### INFORMATION SHOWN:
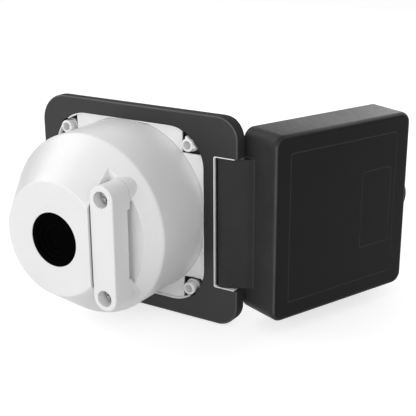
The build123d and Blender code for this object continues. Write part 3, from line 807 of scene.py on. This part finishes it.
def world():
    """Plain white surroundings: full white to the camera and to glossy rays, softer as light."""
    made = bpy.data.worlds.new("studio")
    bpy.context.scene.world = made
    made.use_nodes = True
    tree = made.node_tree
    background = tree.nodes["Background"]
    background.inputs["Color"].default_value = (*WHITE, 1.0)
    strength = spread(tree, seen_directly(tree), WORLD_STRENGTH, 1.0, *FULL_RANGE)
    tree.links.new(strength, background.inputs["Strength"])


def area_light(name, way, size, power):
    """Square soft light that looks at the middle of the object."""
    data = bpy.data.lights.new(name, "AREA")
    data.shape = "SQUARE"
    data.size = size
    data.energy = power
    light = placed(name, data)
    light.location = (cad_low + cad_high) / 2 + way.normalized() * LIGHT_DISTANCE
    aim(light, way)


def lights():
    """Large soft lights: behind the wall, high on the side away from the lid, weak on the lid's, in front."""
    area_light("key_light", KEY_WAY, KEY_SIZE, KEY_POWER)
    area_light("side_light", SIDE_WAY, SIDE_SIZE, SIDE_POWER)
    area_light("fill_light", FILL_WAY, FILL_SIZE, FILL_POWER)
    area_light("front_light", FRONT_WAY, FRONT_SIZE, FRONT_POWER)


def camera_axes():
    """Right, up and back directions of the camera at the photograph's angle."""
    azimuth = math.radians(CAMERA_AZIMUTH)
    elevation = math.radians(CAMERA_ELEVATION)
    roll = math.radians(CAMERA_ROLL)
    out = math.cos(elevation)
    back = Vector((math.sin(azimuth) * out, -math.cos(azimuth) * out, math.sin(elevation)))
    level = Vector((math.cos(azimuth), math.sin(azimuth), 0.0))
    rise = back.cross(level)
    right = level * math.cos(roll) + rise * math.sin(roll)
    up = rise * math.cos(roll) - level * math.sin(roll)
    return right, up, back


def camera():
    """Camera at the photograph's angle and distance."""
    right, up, back = camera_axes()
    data = bpy.data.cameras.new("camera")
    data.sensor_width = SENSOR_WIDTH
    data.lens = CAMERA_LENS
    data.clip_start = CLIP_NEAR
    data.clip_end = CLIP_FAR
    made = placed("camera", data)
    eye = back * CAMERA_DISTANCE + right * CAMERA_ASIDE + up * CAMERA_RAISE
    turn = Matrix((right, up, back)).transposed().to_4x4()
    made.matrix_world = Matrix.Translation(eye) @ turn
    bpy.context.scene.camera = made


dress()
fuller_cover()
longer_tubes()
hollower_bar()
stage()
flag()
world()
lights()
camera()
bpy.context.scene.view_settings.view_transform = "Standard"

### OBJECTIVE:
Copy each line of the listing that includes "from".

### OUTPUT OF THE EXERCISE:
The build123d and Blender code for this object continues. Write part 3, from line 807 of scene.py on. This part finishes it.
    """Large soft lights: behind the wall, high on the side away from the lid, weak on the lid's, in front."""